Vnomics

This project represents the final capstone project for the Data Science bachelors program at the University of Rochester that we made for the startup Vnomics. Check out the final presentation PDF file named Capstone Final Presentation or Vnomics 1 Final Report for motivations and intuitive visuals for understanding this project.

Steps to run the files:

to reproduce the model performance: run all the code in Comprehensive_Model_Testing.ipynb
We wrote the code in databricks. If databricks is not available to you, please ignore the second cell. Replace "tsf_comp = pd.read_csv("/dbfs/FileStore/shared_uploads/mtaruno@u.rochester.edu/X_tsf_window_20_comprehensive_label.csv")" with "tsf_comp = pd.read_csv("/YourDirectory..../X_tsf_window_20_comprehensive_label.csv")"
please ignore cells relevant to hyperopt, if MLOps is not in your library (usually they will be the first five cells in each autoencoder section) For example, the run_dense(n) function requires hyperopt to run. These functions are for hyperparameter tuning. We have already saved the output from MLflow. Please feel free to just run the training.
The data files involved are “vehicle_list.csv” and “X_tsf_window_20_comprehensive_label.csv”.

Additional information:

For Feature Engineering:

We did feature engineering in order to choose the best features to be fed to the autoencoder. Therefore, we first found a list of relevant features to choose through feature selection process(random forest, SMOTE, PCA, TSFresh). Then, we chose these features from TSFresh and obtained the training data. The file "X_tsf_window_20_comprehensive_label.csv" is the example final output.

The exact procedures to select the features and obtain the results are very sophisticated and takes a very long time to run. If you are interested in how we select the features and generate the data, please feel free to take a look into "Random_Forest_Dan_updated.ipynb", "matt_feature_selection.ipynb", "PCA_Daniel", and "matt_TSFresh.ipynb".

Note on Environment

Note that most of these notebooks were managed and containerized on a Databricks cluster and some commands may be specific to that environment such as display() and the use of ML Ops stack. Also, MLflow is used to hypertune the models using the interface and registry.
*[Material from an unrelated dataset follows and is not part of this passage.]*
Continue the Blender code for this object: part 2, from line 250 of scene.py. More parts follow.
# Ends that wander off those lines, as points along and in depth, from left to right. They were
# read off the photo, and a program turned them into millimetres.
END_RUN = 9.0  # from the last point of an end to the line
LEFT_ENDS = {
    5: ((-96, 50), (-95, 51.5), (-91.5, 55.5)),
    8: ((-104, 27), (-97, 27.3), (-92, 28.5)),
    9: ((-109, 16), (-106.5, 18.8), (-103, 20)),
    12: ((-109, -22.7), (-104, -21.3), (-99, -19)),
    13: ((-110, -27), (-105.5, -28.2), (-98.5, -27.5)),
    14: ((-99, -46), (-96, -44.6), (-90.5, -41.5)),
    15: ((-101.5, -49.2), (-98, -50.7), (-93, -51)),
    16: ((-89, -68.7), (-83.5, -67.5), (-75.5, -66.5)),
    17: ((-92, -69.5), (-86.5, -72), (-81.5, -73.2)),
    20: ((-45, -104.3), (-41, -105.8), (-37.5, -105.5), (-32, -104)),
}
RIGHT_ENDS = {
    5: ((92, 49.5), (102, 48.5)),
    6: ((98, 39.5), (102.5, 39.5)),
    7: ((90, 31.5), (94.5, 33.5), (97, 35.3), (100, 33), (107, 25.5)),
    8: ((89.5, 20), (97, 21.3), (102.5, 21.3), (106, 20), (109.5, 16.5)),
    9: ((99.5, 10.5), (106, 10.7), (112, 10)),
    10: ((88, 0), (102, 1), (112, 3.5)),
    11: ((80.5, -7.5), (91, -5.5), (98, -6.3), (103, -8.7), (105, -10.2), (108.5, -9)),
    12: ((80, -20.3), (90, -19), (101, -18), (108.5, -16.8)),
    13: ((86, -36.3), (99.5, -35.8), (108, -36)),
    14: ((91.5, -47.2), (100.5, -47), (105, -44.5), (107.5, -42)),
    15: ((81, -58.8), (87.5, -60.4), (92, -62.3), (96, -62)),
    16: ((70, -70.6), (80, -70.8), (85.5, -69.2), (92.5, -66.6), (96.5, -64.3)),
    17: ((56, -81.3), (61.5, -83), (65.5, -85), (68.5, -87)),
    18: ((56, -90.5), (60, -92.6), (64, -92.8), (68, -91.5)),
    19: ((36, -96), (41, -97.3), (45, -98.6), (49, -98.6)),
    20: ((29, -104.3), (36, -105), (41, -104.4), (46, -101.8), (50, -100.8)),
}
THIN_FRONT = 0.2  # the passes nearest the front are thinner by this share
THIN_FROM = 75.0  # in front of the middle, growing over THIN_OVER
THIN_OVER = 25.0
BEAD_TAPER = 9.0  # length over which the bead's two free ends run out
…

Setting up the environment will involve the packages in the requirements.txt. Additionally, get Tensorflow 2.4.1, HyperOpt version 0.2.5.db1, and MLFlow version 1.15.0.

Our Recommendation

For ease of access, since it is hard to reproduce our work for some parts without a Spark cluster, we recommend that you take a look at our HTML output for grading purposes in combination with some of our submitted notebook files (which serves more as a peripheral support for the main code we have made in the HTML outputs). Our main code we made sure to make into an HTML for your readability!

Note also that some notebooks you may have noticed access functions from utilities.py, line.py, and tsf_pipeline.py. These are modules we made to keep the code manageable. I have included HTML output to those too so you can see what functions were involved there, do check those out!

Notebook Descriptions:

The most important notebooks are in the HTML files.

Beyond that:

Below are all the files relevant to feature engineering: matt_feature_selection.ipynb matt_TSFresh.ipynb Random_Forest_Dan_updated.ipynb Feature_Engineering.ipynb PCA_Daniel.ipynb matt_label_attachment.ipynb

All relevant files for Autoencoder and hyperparameter tuning Complete_Autoencoder_Pipeline.ipynb Autoencoder_newest.ipynb Comprehensive_Model_Testing.ipynb Synthetic_50_model.ipynb Hypertune_MLOps.ipynb

For EDA: We added a subdirectory in notebooks/EDA where you can find the notebooks we utilized for EDA.